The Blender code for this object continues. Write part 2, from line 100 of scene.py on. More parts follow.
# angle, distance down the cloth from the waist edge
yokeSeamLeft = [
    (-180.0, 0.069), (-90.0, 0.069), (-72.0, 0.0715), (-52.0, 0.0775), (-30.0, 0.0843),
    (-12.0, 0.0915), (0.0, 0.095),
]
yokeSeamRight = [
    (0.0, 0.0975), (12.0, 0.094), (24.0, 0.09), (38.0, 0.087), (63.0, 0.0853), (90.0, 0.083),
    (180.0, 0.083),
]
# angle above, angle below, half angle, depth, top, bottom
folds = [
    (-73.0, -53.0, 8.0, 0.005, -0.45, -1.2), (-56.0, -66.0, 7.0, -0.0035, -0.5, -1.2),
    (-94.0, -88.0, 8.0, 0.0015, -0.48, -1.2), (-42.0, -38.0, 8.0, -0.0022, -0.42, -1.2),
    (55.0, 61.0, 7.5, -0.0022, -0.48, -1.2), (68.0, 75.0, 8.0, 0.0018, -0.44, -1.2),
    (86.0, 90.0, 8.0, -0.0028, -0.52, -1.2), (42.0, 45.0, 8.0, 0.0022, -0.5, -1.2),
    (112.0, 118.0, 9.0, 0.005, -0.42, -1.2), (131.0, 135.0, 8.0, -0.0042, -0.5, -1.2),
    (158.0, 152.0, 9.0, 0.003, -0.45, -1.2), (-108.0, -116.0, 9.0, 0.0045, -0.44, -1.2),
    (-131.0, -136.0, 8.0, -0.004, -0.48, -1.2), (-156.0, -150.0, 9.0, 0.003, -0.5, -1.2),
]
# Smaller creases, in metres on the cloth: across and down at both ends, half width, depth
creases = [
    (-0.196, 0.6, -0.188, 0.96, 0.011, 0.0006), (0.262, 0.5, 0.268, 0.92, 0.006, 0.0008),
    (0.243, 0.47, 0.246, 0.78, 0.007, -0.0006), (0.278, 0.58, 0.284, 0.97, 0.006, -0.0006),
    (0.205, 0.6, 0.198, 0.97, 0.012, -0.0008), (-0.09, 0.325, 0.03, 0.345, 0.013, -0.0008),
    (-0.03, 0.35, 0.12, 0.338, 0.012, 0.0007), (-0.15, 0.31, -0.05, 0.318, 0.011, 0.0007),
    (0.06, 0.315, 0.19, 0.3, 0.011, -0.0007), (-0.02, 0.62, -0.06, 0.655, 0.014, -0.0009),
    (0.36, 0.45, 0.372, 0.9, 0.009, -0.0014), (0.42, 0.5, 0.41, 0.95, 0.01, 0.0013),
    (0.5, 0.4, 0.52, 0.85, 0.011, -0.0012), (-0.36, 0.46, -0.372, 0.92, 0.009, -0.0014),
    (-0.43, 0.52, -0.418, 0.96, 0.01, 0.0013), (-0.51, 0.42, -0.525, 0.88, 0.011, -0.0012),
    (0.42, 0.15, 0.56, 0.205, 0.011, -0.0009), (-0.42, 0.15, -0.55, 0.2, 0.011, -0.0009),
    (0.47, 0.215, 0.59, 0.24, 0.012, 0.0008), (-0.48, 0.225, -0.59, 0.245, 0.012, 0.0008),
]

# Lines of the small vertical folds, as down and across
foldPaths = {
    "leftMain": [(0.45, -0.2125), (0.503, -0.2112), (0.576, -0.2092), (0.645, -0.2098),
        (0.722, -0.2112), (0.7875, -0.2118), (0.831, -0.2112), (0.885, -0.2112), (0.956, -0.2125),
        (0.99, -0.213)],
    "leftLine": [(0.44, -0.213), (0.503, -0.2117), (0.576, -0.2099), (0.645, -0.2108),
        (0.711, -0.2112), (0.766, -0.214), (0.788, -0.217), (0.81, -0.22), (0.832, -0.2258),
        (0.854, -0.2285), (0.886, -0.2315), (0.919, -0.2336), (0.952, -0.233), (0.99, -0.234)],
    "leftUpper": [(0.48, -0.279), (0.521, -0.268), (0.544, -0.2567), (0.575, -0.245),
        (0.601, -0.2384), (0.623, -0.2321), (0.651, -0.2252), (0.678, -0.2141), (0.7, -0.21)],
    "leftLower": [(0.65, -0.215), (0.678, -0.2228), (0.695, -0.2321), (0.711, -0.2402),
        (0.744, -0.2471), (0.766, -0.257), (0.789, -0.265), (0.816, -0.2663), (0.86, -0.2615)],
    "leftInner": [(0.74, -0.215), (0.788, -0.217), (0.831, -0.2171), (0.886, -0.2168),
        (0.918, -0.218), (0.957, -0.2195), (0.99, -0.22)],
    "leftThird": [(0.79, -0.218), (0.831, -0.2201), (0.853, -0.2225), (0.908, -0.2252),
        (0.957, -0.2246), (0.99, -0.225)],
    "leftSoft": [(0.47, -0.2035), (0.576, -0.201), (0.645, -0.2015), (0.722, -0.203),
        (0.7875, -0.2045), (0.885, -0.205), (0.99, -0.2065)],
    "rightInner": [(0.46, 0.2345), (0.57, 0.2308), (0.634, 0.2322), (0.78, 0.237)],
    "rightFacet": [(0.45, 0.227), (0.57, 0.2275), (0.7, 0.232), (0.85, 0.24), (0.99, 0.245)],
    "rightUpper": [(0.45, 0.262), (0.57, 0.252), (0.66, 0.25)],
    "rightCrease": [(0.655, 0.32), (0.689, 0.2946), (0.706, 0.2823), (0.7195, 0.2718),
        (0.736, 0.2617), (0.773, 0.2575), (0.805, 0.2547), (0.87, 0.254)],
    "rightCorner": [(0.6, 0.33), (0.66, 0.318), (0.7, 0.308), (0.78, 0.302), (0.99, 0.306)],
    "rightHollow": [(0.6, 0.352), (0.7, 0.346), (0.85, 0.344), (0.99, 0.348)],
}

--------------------

-- TASK DIRECTIONS --
Write down the full listing again, exactly.

-- FINISHED EXERCISE --
The Blender code for this object continues. Write part 2, from line 100 of scene.py on. More parts follow.
# angle, distance down the cloth from the waist edge
yokeSeamLeft = [
    (-180.0, 0.069), (-90.0, 0.069), (-72.0, 0.0715), (-52.0, 0.0775), (-30.0, 0.0843),
    (-12.0, 0.0915), (0.0, 0.095),
]
yokeSeamRight = [
    (0.0, 0.0975), (12.0, 0.094), (24.0, 0.09), (38.0, 0.087), (63.0, 0.0853), (90.0, 0.083),
    (180.0, 0.083),
]
# angle above, angle below, half angle, depth, top, bottom
folds = [
    (-73.0, -53.0, 8.0, 0.005, -0.45, -1.2), (-56.0, -66.0, 7.0, -0.0035, -0.5, -1.2),
    (-94.0, -88.0, 8.0, 0.0015, -0.48, -1.2), (-42.0, -38.0, 8.0, -0.0022, -0.42, -1.2),
    (55.0, 61.0, 7.5, -0.0022, -0.48, -1.2), (68.0, 75.0, 8.0, 0.0018, -0.44, -1.2),
    (86.0, 90.0, 8.0, -0.0028, -0.52, -1.2), (42.0, 45.0, 8.0, 0.0022, -0.5, -1.2),
    (112.0, 118.0, 9.0, 0.005, -0.42, -1.2), (131.0, 135.0, 8.0, -0.0042, -0.5, -1.2),
    (158.0, 152.0, 9.0, 0.003, -0.45, -1.2), (-108.0, -116.0, 9.0, 0.0045, -0.44, -1.2),
    (-131.0, -136.0, 8.0, -0.004, -0.48, -1.2), (-156.0, -150.0, 9.0, 0.003, -0.5, -1.2),
]
# Smaller creases, in metres on the cloth: across and down at both ends, half width, depth
creases = [
    (-0.196, 0.6, -0.188, 0.96, 0.011, 0.0006), (0.262, 0.5, 0.268, 0.92, 0.006, 0.0008),
    (0.243, 0.47, 0.246, 0.78, 0.007, -0.0006), (0.278, 0.58, 0.284, 0.97, 0.006, -0.0006),
    (0.205, 0.6, 0.198, 0.97, 0.012, -0.0008), (-0.09, 0.325, 0.03, 0.345, 0.013, -0.0008),
    (-0.03, 0.35, 0.12, 0.338, 0.012, 0.0007), (-0.15, 0.31, -0.05, 0.318, 0.011, 0.0007),
    (0.06, 0.315, 0.19, 0.3, 0.011, -0.0007), (-0.02, 0.62, -0.06, 0.655, 0.014, -0.0009),
    (0.36, 0.45, 0.372, 0.9, 0.009, -0.0014), (0.42, 0.5, 0.41, 0.95, 0.01, 0.0013),
    (0.5, 0.4, 0.52, 0.85, 0.011, -0.0012), (-0.36, 0.46, -0.372, 0.92, 0.009, -0.0014),
    (-0.43, 0.52, -0.418, 0.96, 0.01, 0.0013), (-0.51, 0.42, -0.525, 0.88, 0.011, -0.0012),
    (0.42, 0.15, 0.56, 0.205, 0.011, -0.0009), (-0.42, 0.15, -0.55, 0.2, 0.011, -0.0009),
    (0.47, 0.215, 0.59, 0.24, 0.012, 0.0008), (-0.48, 0.225, -0.59, 0.245, 0.012, 0.0008),
]

# Lines of the small vertical folds, as down and across
foldPaths = {
    "leftMain": [(0.45, -0.2125), (0.503, -0.2112), (0.576, -0.2092), (0.645, -0.2098),
        (0.722, -0.2112), (0.7875, -0.2118), (0.831, -0.2112), (0.885, -0.2112), (0.956, -0.2125),
        (0.99, -0.213)],
    "leftLine": [(0.44, -0.213), (0.503, -0.2117), (0.576, -0.2099), (0.645, -0.2108),
        (0.711, -0.2112), (0.766, -0.214), (0.788, -0.217), (0.81, -0.22), (0.832, -0.2258),
        (0.854, -0.2285), (0.886, -0.2315), (0.919, -0.2336), (0.952, -0.233), (0.99, -0.234)],
    "leftUpper": [(0.48, -0.279), (0.521, -0.268), (0.544, -0.2567), (0.575, -0.245),
        (0.601, -0.2384), (0.623, -0.2321), (0.651, -0.2252), (0.678, -0.2141), (0.7, -0.21)],
    "leftLower": [(0.65, -0.215), (0.678, -0.2228), (0.695, -0.2321), (0.711, -0.2402),
        (0.744, -0.2471), (0.766, -0.257), (0.789, -0.265), (0.816, -0.2663), (0.86, -0.2615)],
    "leftInner": [(0.74, -0.215), (0.788, -0.217), (0.831, -0.2171), (0.886, -0.2168),
        (0.918, -0.218), (0.957, -0.2195), (0.99, -0.22)],
    "leftThird": [(0.79, -0.218), (0.831, -0.2201), (0.853, -0.2225), (0.908, -0.2252),
        (0.957, -0.2246), (0.99, -0.225)],
    "leftSoft": [(0.47, -0.2035), (0.576, -0.201), (0.645, -0.2015), (0.722, -0.203),
        (0.7875, -0.2045), (0.885, -0.205), (0.99, -0.2065)],
    "rightInner": [(0.46, 0.2345), (0.57, 0.2308), (0.634, 0.2322), (0.78, 0.237)],
    "rightFacet": [(0.45, 0.227), (0.57, 0.2275), (0.7, 0.232), (0.85, 0.24), (0.99, 0.245)],
    "rightUpper": [(0.45, 0.262), (0.57, 0.252), (0.66, 0.25)],
    "rightCrease": [(0.655, 0.32), (0.689, 0.2946), (0.706, 0.2823), (0.7195, 0.2718),
        (0.736, 0.2617), (0.773, 0.2575), (0.805, 0.2547), (0.87, 0.254)],
    "rightCorner": [(0.6, 0.33), (0.66, 0.318), (0.7, 0.308), (0.78, 0.302), (0.99, 0.306)],
    "rightHollow": [(0.6, 0.352), (0.7, 0.346), (0.85, 0.344), (0.99, 0.348)],
}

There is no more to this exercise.